### What to produce
Print verbatim the opening line of the material and every subsequent line through the one containing "stop_recess_y = 58.0".

### Listed entries
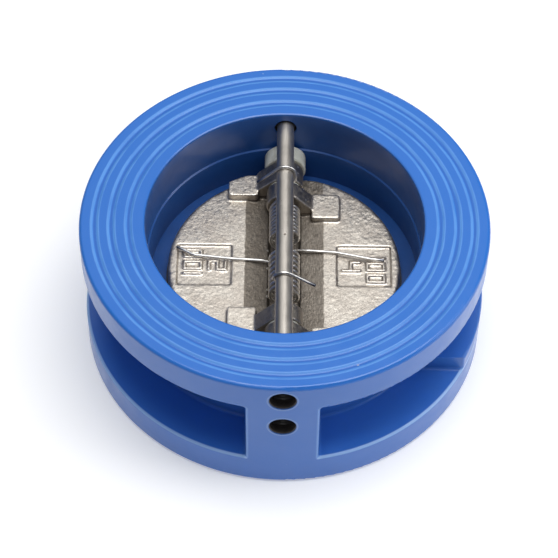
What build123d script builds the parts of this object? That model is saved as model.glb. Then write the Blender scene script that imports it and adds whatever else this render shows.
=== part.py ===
from build123d import *
from math import sin, cos, tan, pi, radians, degrees, sqrt, atan2, acos
import os

os.makedirs("parts", exist_ok=True)

# ---------------------------------------------------------------------------
# Dual-plate wafer check valve, nominal size 100.
# Millimetres. Z is the flow axis: the inlet face is z = 0 and the outlet face
# is z = face_to_face. The hinge pin and the stop pin lie along Y.
# ---------------------------------------------------------------------------

# body
body_r = 81.0                 # half of the 162 mm wafer body
face_to_face = 64.0
inlet_flange_top = 15.2
outlet_flange_bottom = 49.6
barrel_r = 62.0
edge_round = 1.5
outlet_r = 55.0
chamber_r = 54.4
chamber_step_z = 43.5
seat_z = 27.0                 # seating plane
inlet_r = 44.0
pillar_w = 28.2               # front and rear bosses that carry the pins
window_fillet = 1.4
pad_y = 36.5                  # thickened part of the inlet flange on the +X side
pad_x0 = 40.0
pad_top = 22.9
bridge_w_top = 10.4
bridge_w_bottom = 6.0
bridge_z0 = 4.0

# sealing grooves, in both faces
groove_centres = (61.5, 68.3, 74.8)
groove_w = 2.5
groove_depth = 0.5

# seat
seat_ring_outer = 47.9
seat_ring_inner = 43.4
seat_ring_z0 = 23.8
seat_bar_w = 11.0

# pins
hinge_z = 38.7
stop_z = 55.7
pin_r = 3.5
pin_bore_r = 3.56
pin_half_len = 64.4
shoulder_y = 65.0
plug_hole_r = 5.0
thread_pitch = 1.25
thread_depth = 0.45
seal_t = 1.4
plug_len = 5.2
plug_r = 4.93
stop_recess_r = 4.6
stop_recess_y = 58.0

# plates
plate_r = 47.1
plate_bottom = 27.06
plate_back = 34.5
plate_gap = 0.45              # each straight edge stands this far from x = 0
slope_outer_x = 16.0
slope_inner_x = 6.5
slope_inner_z = 32.5
lip_z = 30.85
pocket_x0, pocket_x1 = 21.2, 43.3
pocket_half_y = 10.2
pocket_depth = 0.9
lug_r = 7.5
outer_lug = (35.95, 45.9)    # along Y, outer knuckle
inner_lug = (27.0, 34.65)
outer_pad_y = (33.6, 44.25)
inner_pad_y = (22.8, 35.4)
pad_x_in = 11.0
pad_x_out = 23.2
inner_pad_x_out = 22.5
outer_pad_z = 38.2
inner_pad_z = 37.0
open_angle = 79.0

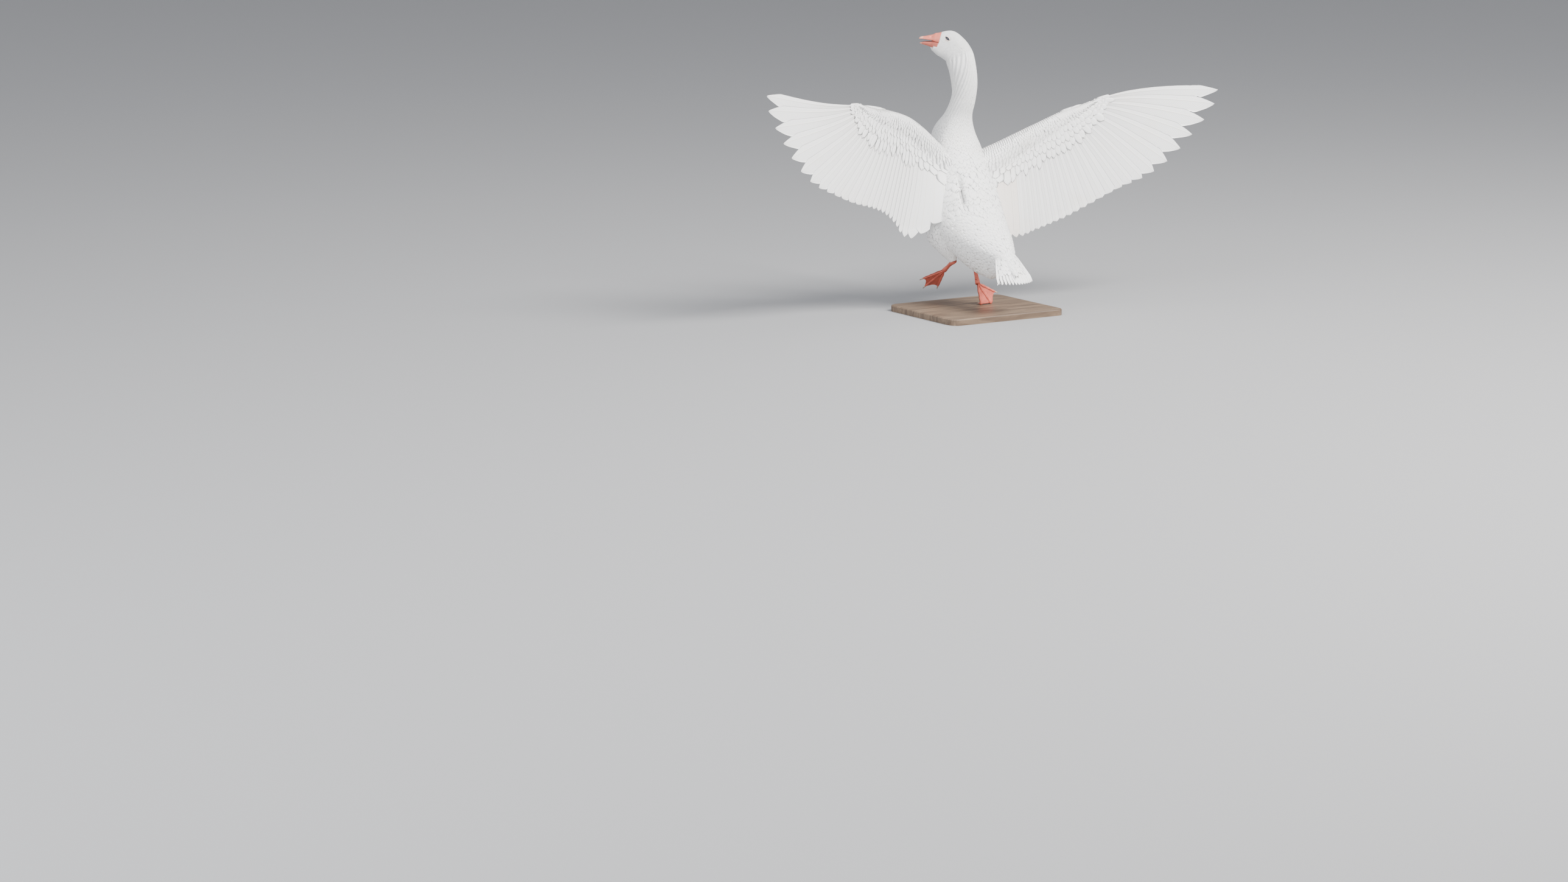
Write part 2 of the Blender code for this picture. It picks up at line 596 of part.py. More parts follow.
def make_leg(side_word, trunk_helper):
    """One leg: the feathered thigh out of the body, the bare shank, the foot and the raised hind toe."""
    hip, ankle, ball = (np.array(point) for point in LEG[side_word])
    bulge = np.array(THIGH_BULGE[side_word])
    knee = hip + (ankle - hip) * KNEE_SHARE + bulge
    calf = hip + (ankle - hip) * CALF_SHARE + bulge / 2
    path, radii = np.array([hip, knee, calf, ankle]), np.array(THIGH_RADII[side_word])
    thigh = tube("thigh_" + side_word, rings_along(path, radii, THIGH_SIDES, LEG_SIDE), FEATHER)
    cut(thigh, trunk_helper)
    path[-1] += unit(path[-1] - path[-2]) * GAP
    grown = rings_along(path, radii + GAP, THIGH_SIDES, LEG_SIDE)
    aim = unit(ball - ankle)
    start, end = ankle - aim * SHANK_OVERLAP, ball - aim * BALL_ROOM
    line, radii = np.array([start, (start + end) / 2, end]), np.array(SHANK_RADII)
    shank = tube("shank_" + side_word, rings_along(line, radii, SHANK_SIDES, LEG_SIDE), LEG_SKIN)
    cut(shank, tube("thigh_helper_" + side_word, grown, FEATHER))
    shank_helper = tube(
        "shank_helper_" + side_word, rings_along(line, radii + GAP, SHANK_SIDES, LEG_SIDE), LEG_SKIN
    )
    make_foot(side_word)
    make_hind_toe(side_word, shank_helper)


def make_base():
    """A plain flat base with rounded corners and eased edges, whose top is the ground's level."""
    width, depth, height = BASE_SIZE
    quarter = np.radians(np.linspace(0, 90, BASE_CORNER_STEPS))
    turn = np.concatenate([quarter + math.pi / 2 * k for k in range(4)])
    corner_x = np.repeat([1, -1, -1, 1], BASE_CORNER_STEPS) * (width / 2 - BASE_CORNER)
    corner_y = np.repeat([1, 1, -1, -1], BASE_CORNER_STEPS) * (depth / 2 - BASE_CORNER)
    levels = ((-height, BASE_CORNER), (-BASE_EDGE, BASE_CORNER), (0.0, BASE_CORNER - BASE_EDGE))
    rings = []
    for z, radius in levels:
        x = corner_x + radius * np.cos(turn) + BASE_CENTRE[0]
        y = corner_y + radius * np.sin(turn) + BASE_CENTRE[1]
        rings.append(np.column_stack([x, y, np.full(len(turn), z)]))
    tube("stand_base", np.array(rings), BOARD)


def centre_on_origin():
    """Moves every object so that the whole model's box stands centred on the origin."""
    bpy.context.view_layer.update()
    graph = bpy.context.evaluated_depsgraph_get()
    low, high = np.full(3, np.inf), np.full(3, -np.inf)
    for each in bpy.context.scene.objects:
        if each.type == "MESH" and not each.hide_render:
            mesh = each.evaluated_get(graph).to_mesh()
            points = np.empty(len(mesh.vertices) * 3)
            mesh.vertices.foreach_get("co", points)
            points = points.reshape(-1, 3)
            low, high = np.minimum(low, points.min(0)), np.maximum(high, points.max(0))
            each.evaluated_get(graph).to_mesh_clear()
    origin = bpy.data.objects.new("model_origin", None)
    bpy.context.collection.objects.link(origin)
    origin.location = (-(low[0] + high[0]) / 2, -(low[1] + high[1]) / 2, -low[2])
    for each in list(bpy.context.scene.objects):
        if each is not origin:
            each.parent = origin


def main():
    """Clears the scene and builds the goose on its base."""
    for each in list(bpy.data.objects):
        bpy.data.objects.remove(each)
    head, trunk_helper = make_body()
    make_eyes(head)
    make_bill()
    for word in ("left", "right"):
        make_wing(word, trunk_helper)
        make_leg(word, trunk_helper)
    make_tail(trunk_helper)
    trunk_helper.hide_render = True
    make_base()
    centre_on_origin()


main()
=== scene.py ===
"""The finish of a white domestic goose running with its wings spread: skin, feathers, bill, eyes, feet."""

import logging
import math
from dataclasses import dataclass, field, replace
from enum import Enum
from typing import Any, Protocol, Union

import bpy
import numpy as np
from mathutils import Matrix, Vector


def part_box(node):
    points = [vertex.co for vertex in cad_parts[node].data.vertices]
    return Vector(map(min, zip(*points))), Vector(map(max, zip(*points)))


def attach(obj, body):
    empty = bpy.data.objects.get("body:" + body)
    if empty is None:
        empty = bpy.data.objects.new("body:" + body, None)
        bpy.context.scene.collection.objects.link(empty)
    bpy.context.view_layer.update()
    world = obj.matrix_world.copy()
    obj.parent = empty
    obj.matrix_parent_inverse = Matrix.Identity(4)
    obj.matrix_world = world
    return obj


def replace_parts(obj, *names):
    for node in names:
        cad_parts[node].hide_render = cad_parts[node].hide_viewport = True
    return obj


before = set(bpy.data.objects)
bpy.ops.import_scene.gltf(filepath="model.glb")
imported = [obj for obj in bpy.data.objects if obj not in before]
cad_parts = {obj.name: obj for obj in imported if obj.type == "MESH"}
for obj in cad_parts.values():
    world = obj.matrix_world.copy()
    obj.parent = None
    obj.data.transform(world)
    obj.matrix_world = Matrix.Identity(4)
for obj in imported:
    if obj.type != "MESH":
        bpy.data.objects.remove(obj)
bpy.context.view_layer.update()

Array = np.ndarray
Material = bpy.types.Material
Point = tuple[float, float, float]
Sizes = tuple[float, ...]
Colour = tuple[float, float, float]
LOG = logging.getLogger("goose")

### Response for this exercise
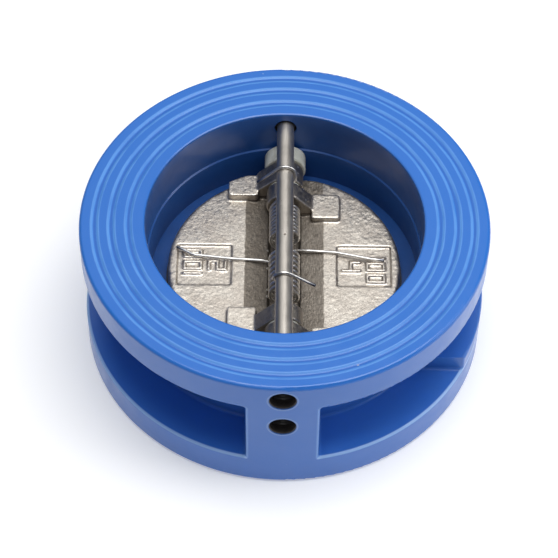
What build123d script builds the parts of this object? That model is saved as model.glb. Then write the Blender scene script that imports it and adds whatever else this render shows.
=== part.py ===
from build123d import *
from math import sin, cos, tan, pi, radians, degrees, sqrt, atan2, acos
import os

os.makedirs("parts", exist_ok=True)

# ---------------------------------------------------------------------------
# Dual-plate wafer check valve, nominal size 100.
# Millimetres. Z is the flow axis: the inlet face is z = 0 and the outlet face
# is z = face_to_face. The hinge pin and the stop pin lie along Y.
# ---------------------------------------------------------------------------

# body
body_r = 81.0                 # half of the 162 mm wafer body
face_to_face = 64.0
inlet_flange_top = 15.2
outlet_flange_bottom = 49.6
barrel_r = 62.0
edge_round = 1.5
outlet_r = 55.0
chamber_r = 54.4
chamber_step_z = 43.5
seat_z = 27.0                 # seating plane
inlet_r = 44.0
pillar_w = 28.2               # front and rear bosses that carry the pins
window_fillet = 1.4
pad_y = 36.5                  # thickened part of the inlet flange on the +X side
pad_x0 = 40.0
pad_top = 22.9
bridge_w_top = 10.4
bridge_w_bottom = 6.0
bridge_z0 = 4.0

# sealing grooves, in both faces
groove_centres = (61.5, 68.3, 74.8)
groove_w = 2.5
groove_depth = 0.5

# seat
seat_ring_outer = 47.9
seat_ring_inner = 43.4
seat_ring_z0 = 23.8
seat_bar_w = 11.0

# pins
hinge_z = 38.7
stop_z = 55.7
pin_r = 3.5
pin_bore_r = 3.56
pin_half_len = 64.4
shoulder_y = 65.0
plug_hole_r = 5.0
thread_pitch = 1.25
thread_depth = 0.45
seal_t = 1.4
plug_len = 5.2
plug_r = 4.93
stop_recess_r = 4.6
stop_recess_y = 58.0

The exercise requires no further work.